### GIVEN DATA

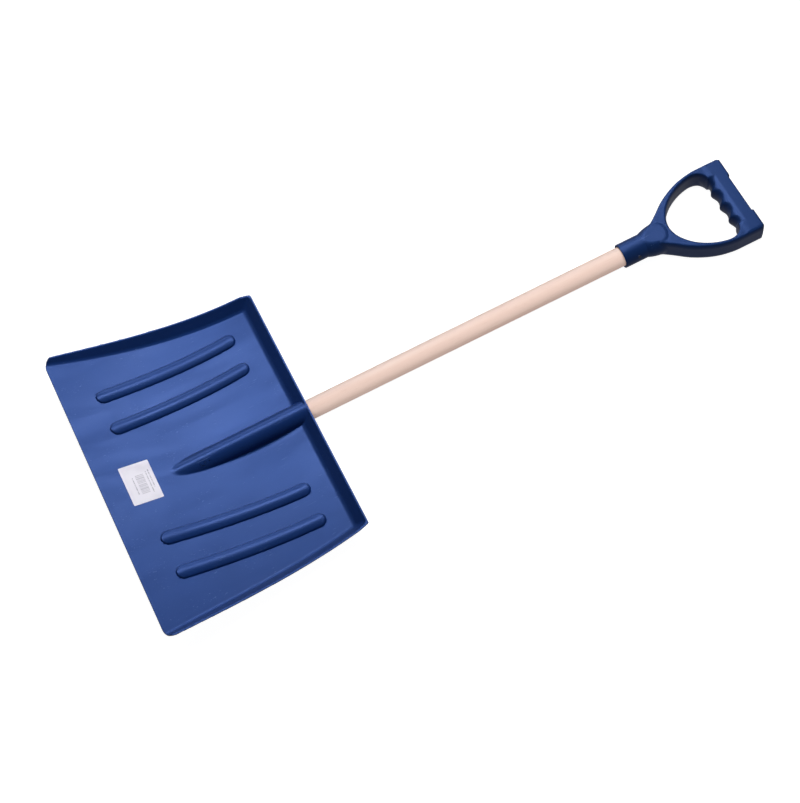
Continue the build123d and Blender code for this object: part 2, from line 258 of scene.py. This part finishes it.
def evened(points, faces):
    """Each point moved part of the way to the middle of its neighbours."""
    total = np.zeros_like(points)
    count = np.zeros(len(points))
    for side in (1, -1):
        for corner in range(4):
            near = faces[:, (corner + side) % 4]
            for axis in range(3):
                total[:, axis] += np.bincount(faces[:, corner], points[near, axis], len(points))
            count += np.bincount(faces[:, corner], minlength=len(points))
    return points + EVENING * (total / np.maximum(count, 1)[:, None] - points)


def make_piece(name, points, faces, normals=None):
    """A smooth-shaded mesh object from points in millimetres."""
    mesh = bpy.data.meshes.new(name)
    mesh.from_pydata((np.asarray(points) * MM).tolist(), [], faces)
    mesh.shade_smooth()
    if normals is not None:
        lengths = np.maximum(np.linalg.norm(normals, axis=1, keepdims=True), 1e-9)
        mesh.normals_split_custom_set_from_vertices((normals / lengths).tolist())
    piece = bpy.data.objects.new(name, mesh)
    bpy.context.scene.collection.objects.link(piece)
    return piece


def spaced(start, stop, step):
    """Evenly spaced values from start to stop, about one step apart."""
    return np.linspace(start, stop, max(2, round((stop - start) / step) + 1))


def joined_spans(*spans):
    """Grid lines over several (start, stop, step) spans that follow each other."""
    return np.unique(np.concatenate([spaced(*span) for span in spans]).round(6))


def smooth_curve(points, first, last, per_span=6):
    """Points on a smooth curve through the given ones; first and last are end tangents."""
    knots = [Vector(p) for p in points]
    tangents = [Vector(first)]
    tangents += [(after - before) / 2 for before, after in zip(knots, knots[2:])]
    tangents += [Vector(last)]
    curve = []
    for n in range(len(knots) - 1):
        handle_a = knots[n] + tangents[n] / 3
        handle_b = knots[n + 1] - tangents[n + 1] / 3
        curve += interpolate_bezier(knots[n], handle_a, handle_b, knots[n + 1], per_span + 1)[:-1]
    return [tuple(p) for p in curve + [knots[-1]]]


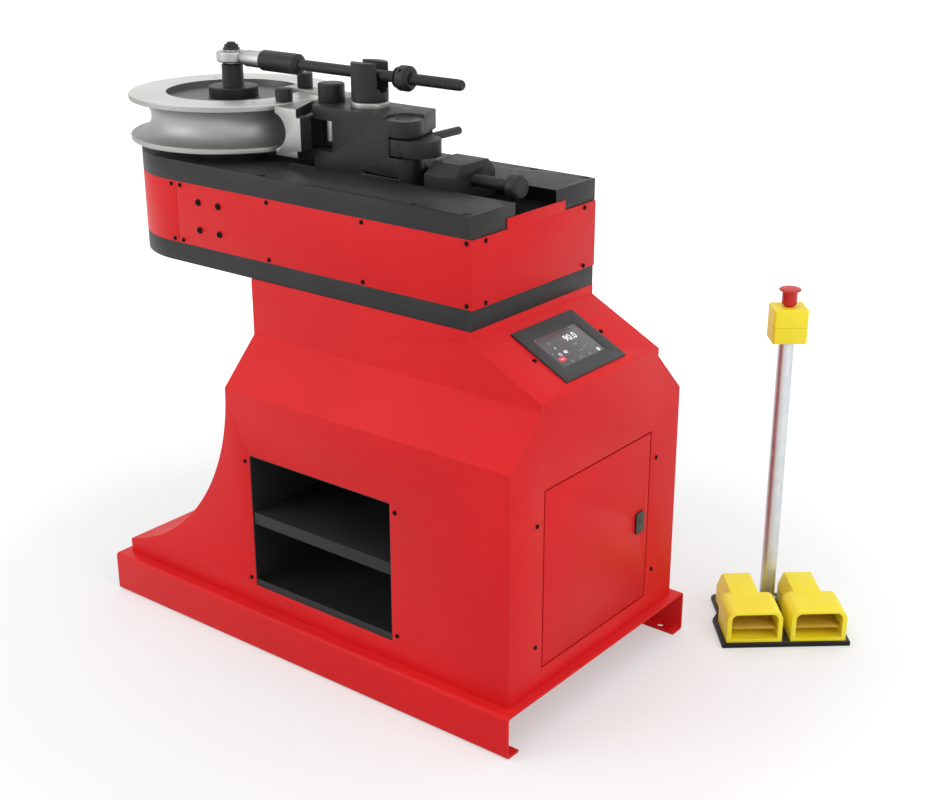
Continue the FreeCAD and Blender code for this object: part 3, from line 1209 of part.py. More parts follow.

######

Within the listing above, find every line containing the string "Blender" and return it.

▸ **ANSWER BELOW**:
Continue the build123d and Blender code for this object: part 2, from line 258 of scene.py. This part finishes it.
Continue the FreeCAD and Blender code for this object: part 3, from line 1209 of part.py. More parts follow.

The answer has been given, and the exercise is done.